According to Anatoly Baranov, Dzhemal and his supporters “are absolutely right on all points.” There is massive discrimination against Muslims, and the government is “demonizing” them in its official propaganda, according to “the classical imperial principle of ‘divide et impera.’”
Little is left of the friendship of the peoples and internationalism of the past, Baranov says, and soon it is entirely possible that many Russians will openly declare not only “Russia for the Russians!” but even “Russland uber alles!” Should that happen, then “the term ‘prison house of peoples’ will return to Russia together with the remains of the last Romanovs.”
But Dzhemal’s suggestion that the Kremlin will face a wider war in the Caucasus if it does not meet his demands “has already become not an alternative” but the only possible outcome given that the authorities will never agree to the first, second or fifth of the Islamic Committee leader’s demands.
And so, Baranov concludes, “we support the demands of Russia’s Muslims. But as the song called the International puts it: ‘No one will give us liberation, neither god, nor the tsar nor a hero. We will achieve our liberation by our own hands.’” This citation, the forum.msk.ru editor says, is “for those who do not have that memorized.”

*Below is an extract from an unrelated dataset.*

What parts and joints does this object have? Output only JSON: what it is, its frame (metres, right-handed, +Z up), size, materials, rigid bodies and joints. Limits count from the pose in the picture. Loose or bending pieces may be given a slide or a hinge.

UPDATE for June 27: The leaders of most Muslim Spiritual Directorates (MSDs) have distanced themselves from Dzhemal’s declaration (www.islamrf.ru/articles.php?razdel=1&sid=3548), but some of them have indicated that his remarks may be useful in provoking a broader discussion of the problems Muslims face in the Russian Federation (www.islam.ru/rus/2008-06-26/#21917). Meanwhile, the mainstream Russian media are now reporting his words, and Russian politicians are condemning them (www.rusk.ru/newsdata.php?idar=177408).